Budget pacing adjusts based on sample accumulation rates. If a test needs 500 more conversions and you're collecting 50 daily, the system calculates exactly how much budget remains needed. This prevents both underspending that delays results and overspending after significance is reached.

Set alerts at 80% of required samples to avoid premature conclusions or costly overruns.

The transformation isn't about sophisticated AI making creative decisions. It's about operational software handling the mundane tracking that makes rigorous testing sustainable at agency scale. When sample sizing becomes automatic, when confidence intervals calculate themselves, when documentation happens by default, testing transforms from burden to competitive advantage.

The testing constraints that actually matter

Agencies don't fail at testing because they lack creativity or statistical knowledge. They fail because they ignore operational constraints until it's too late to adjust.

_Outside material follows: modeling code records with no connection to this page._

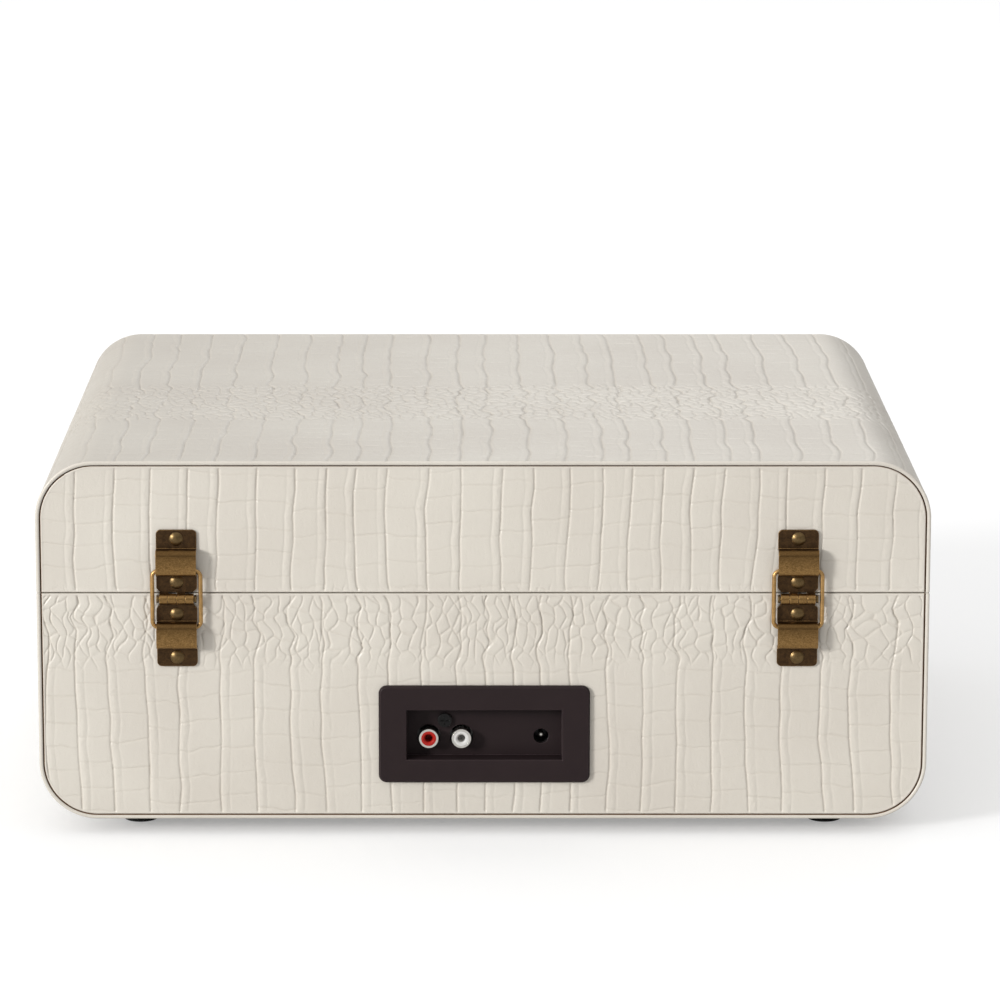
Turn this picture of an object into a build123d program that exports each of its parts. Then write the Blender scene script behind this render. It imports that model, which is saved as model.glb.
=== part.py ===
"""Suitcase record player, closed, standing on its feet. Millimetres, +Z up, front towards -Y.

The origin is on the table plane, under the middle of the case. The case is a bent-board tube with
rounded corners, cut into a deep base and a shallow lid, and closed at both ends by flat panels.
"""

import os
from math import cos, radians, sin

from build123d import *

os.makedirs("parts", exist_ok=True)

# ---------------------------------------------------------------- case
case_width = 380.0
case_depth = 320.0
case_corner = 25.0
foot_height = 7.0
foot_x = 148.5
foot_y = 132.7
foot_radius = 9.0
foot_tip_radius = 7.5
foot_screw = 1.8
foot_recess = 4.4  # sunk hole for the foot's screw head
foot_edge = 1.2
through = 40.0  # length of a cut that must pass right through
base_top = 106.2
lid_bottom = 106.6
case_top = 163.5
case_height = case_top - foot_height
case_mid_z = (case_top + foot_height) / 2
wrap_thickness = 1.7  # padded covering of the tube; its edge is the rim seen round each end
panel_vinyl = 1.2
seam_gap = 0.4
board = 8.0
front_y = -case_depth / 2
rear_y = case_depth / 2
panel_outer = case_depth / 2 - panel_vinyl
panel_inner = panel_outer - board
cavity_inset = wrap_thickness + board
cavity_half_x = case_width / 2 - cavity_inset
lining = 0.6
corner_block = 12.0
corner_block_height = 34.0

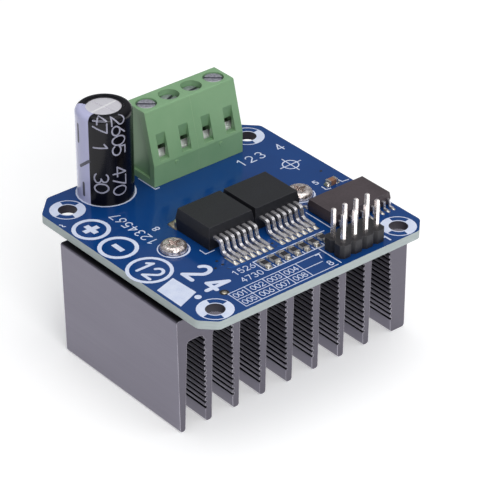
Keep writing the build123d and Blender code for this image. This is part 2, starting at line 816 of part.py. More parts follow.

Budget constraints, timeline constraints, sample size constraints, platform constraints — these aren't obstacles to work around. They're the parameters that should shape test design from conception. When you start with constraints and work backward to creative, you run fewer tests that produce more actionable insights.

This framework isn't about perfect testing. It's about sustainable testing that acknowledges agency realities. Small budgets. Tight timelines. Impatient clients. Multiple platforms. These constraints don't disappear because we wish they would. But they become manageable when we build workflows that account for them from the start.

The agencies consistently winning with creative testing share one trait: they treat testing as an operational discipline, not a creative exercise. They calculate sample sizes before briefing creative. They document patterns systematically. They automate the repetitive tracking that burns team capacity.

Most importantly, they've accepted that better operational discipline beats perfect creative inspiration. A mediocre creative variant tested properly beats brilliant creative tested badly. Every single time.

The templates, formulas, and frameworks here aren't theoretical ideals. They're practical tools born from watching hundreds of agencies struggle with testing reality.